[START OF Given information]

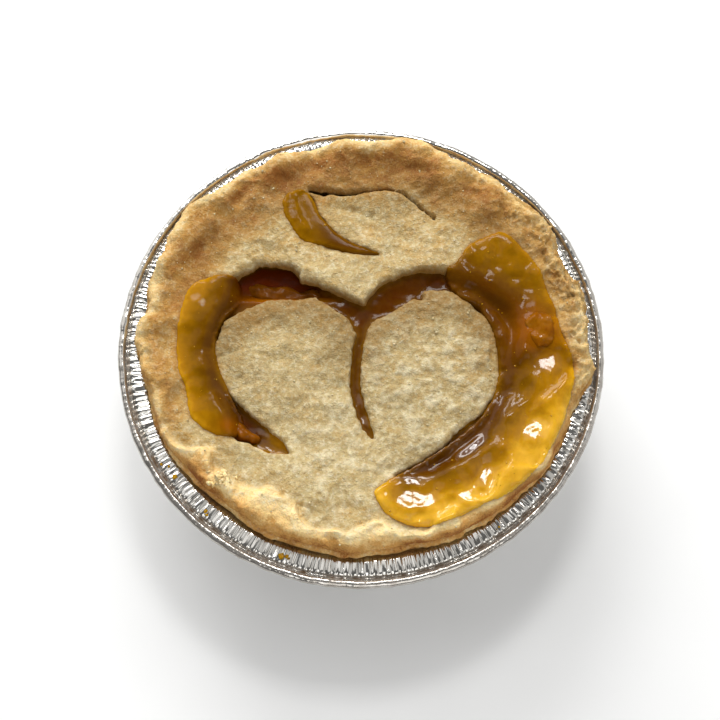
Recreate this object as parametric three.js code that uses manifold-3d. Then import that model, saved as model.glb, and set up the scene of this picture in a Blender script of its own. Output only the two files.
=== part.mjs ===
// A mini peach pie in its foil tin, in millimetres, with +Z up.
// The origin is the centre of the tin's base. -Y is the near side of the pie and +X its right,
// for someone who looks down at the leaf above the peach that is cut in the lid.

import * as THREE from "three";
import { mergeVertices } from "three/addons/utils/BufferGeometryUtils.js";
import Module from "manifold-3d";

const wasm = await Module();
wasm.setup();
const { clamp, degToRad, lerp, smoothstep } = THREE.MathUtils;

// Driving dimensions of the tin

const RIM_RADIUS = 63.5;
const RIM_HEIGHT = 30;
const CURL_RADIUS = 1.15;
const GROOVE_RADIUS = 60.9;
const FLANGE_INNER_RADIUS = 55.5;
const FLANGE_OUTER_HEIGHT = 29.5;
const FLANGE_INNER_HEIGHT = 28.7;
const BASE_RADIUS = 43.5;
const FOIL = 0.5;
const PLEATS = 80;
const PLEAT_DEPTH = 0.45;

// Driving dimensions of the pie

const GAP = 0.3;
const CRUST = 3;
const PASTRY_RADIUS = 58;
const SEAM_HEIGHT = 30.9;
const MOUTH_RADIUS = 51.2;
const MOUTH_BEVEL = 0.6;
const LID_HEIGHT = 32.8;
const LID_THICKNESS = 3.6;
const EDGE_THICKNESS = 1;
const EDGE_DROP = 1.2;
const EDGE_ROUNDING = 2.4;
const RIDGE_RISE = 2.2;
const RIDGE_INSET = 4;
const RIDGE_WIDTH = 3.6;
const LOBE_SINK = 1;
const SPILL_FRONT = 0.6;
const SLICE_HUMP = 1.4;
const POKE_ANGLE = 40;
const POKE_LENGTH = 2.4;

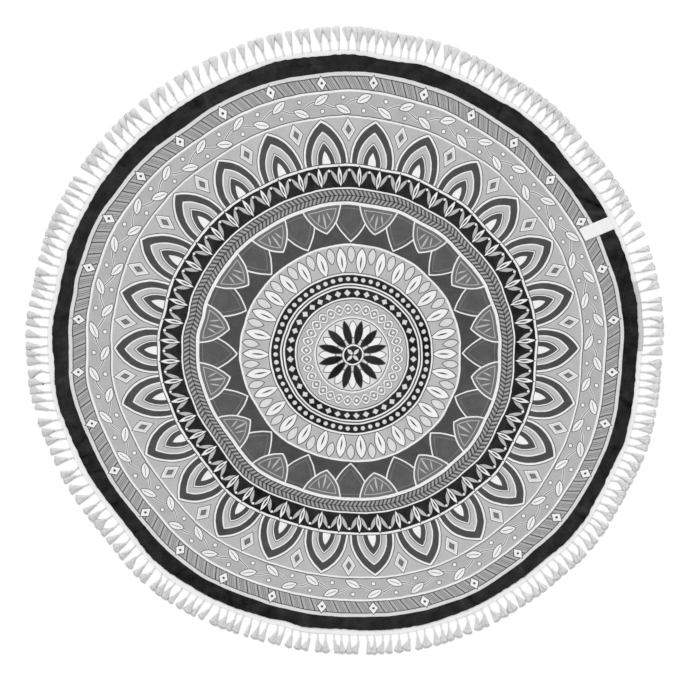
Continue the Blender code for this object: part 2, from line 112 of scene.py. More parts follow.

[END OF Given information]

Repeat the whole listing exactly, keeping every line intact.

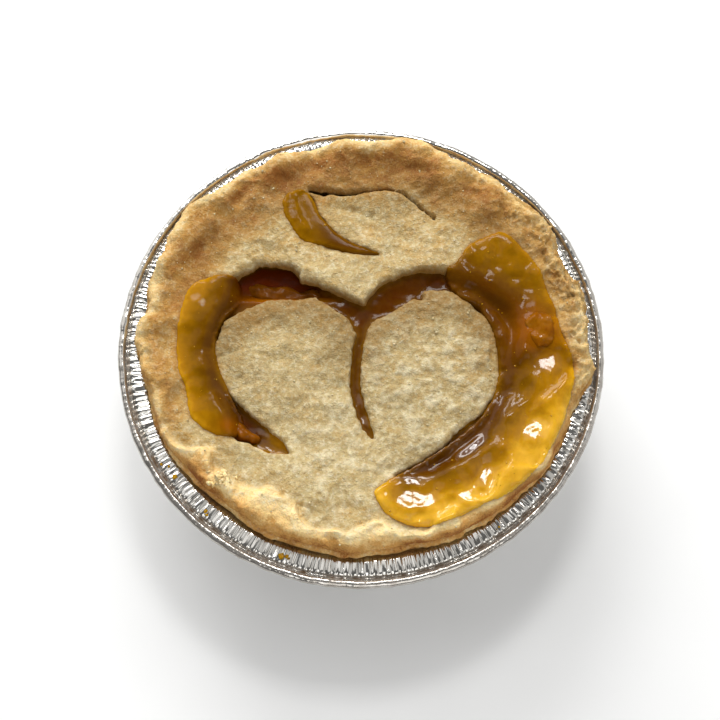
Recreate this object as parametric three.js code that uses manifold-3d. Then import that model, saved as model.glb, and set up the scene of this picture in a Blender script of its own. Output only the two files.
=== part.mjs ===
// A mini peach pie in its foil tin, in millimetres, with +Z up.
// The origin is the centre of the tin's base. -Y is the near side of the pie and +X its right,
// for someone who looks down at the leaf above the peach that is cut in the lid.

import * as THREE from "three";
import { mergeVertices } from "three/addons/utils/BufferGeometryUtils.js";
import Module from "manifold-3d";

const wasm = await Module();
wasm.setup();
const { clamp, degToRad, lerp, smoothstep } = THREE.MathUtils;

// Driving dimensions of the tin

const RIM_RADIUS = 63.5;
const RIM_HEIGHT = 30;
const CURL_RADIUS = 1.15;
const GROOVE_RADIUS = 60.9;
const FLANGE_INNER_RADIUS = 55.5;
const FLANGE_OUTER_HEIGHT = 29.5;
const FLANGE_INNER_HEIGHT = 28.7;
const BASE_RADIUS = 43.5;
const FOIL = 0.5;
const PLEATS = 80;
const PLEAT_DEPTH = 0.45;

// Driving dimensions of the pie

const GAP = 0.3;
const CRUST = 3;
const PASTRY_RADIUS = 58;
const SEAM_HEIGHT = 30.9;
const MOUTH_RADIUS = 51.2;
const MOUTH_BEVEL = 0.6;
const LID_HEIGHT = 32.8;
const LID_THICKNESS = 3.6;
const EDGE_THICKNESS = 1;
const EDGE_DROP = 1.2;
const EDGE_ROUNDING = 2.4;
const RIDGE_RISE = 2.2;
const RIDGE_INSET = 4;
const RIDGE_WIDTH = 3.6;
const LOBE_SINK = 1;
const SPILL_FRONT = 0.6;
const SLICE_HUMP = 1.4;
const POKE_ANGLE = 40;
const POKE_LENGTH = 2.4;

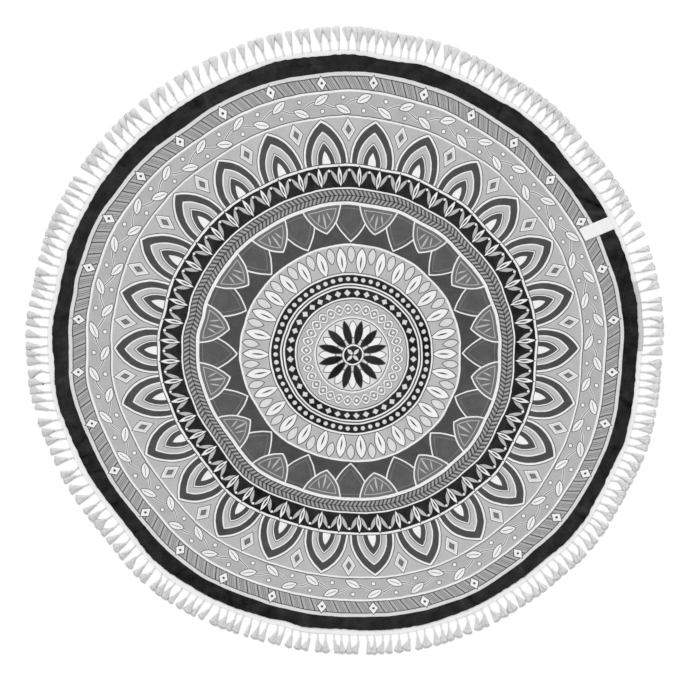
Continue the Blender code for this object: part 2, from line 112 of scene.py. More parts follow.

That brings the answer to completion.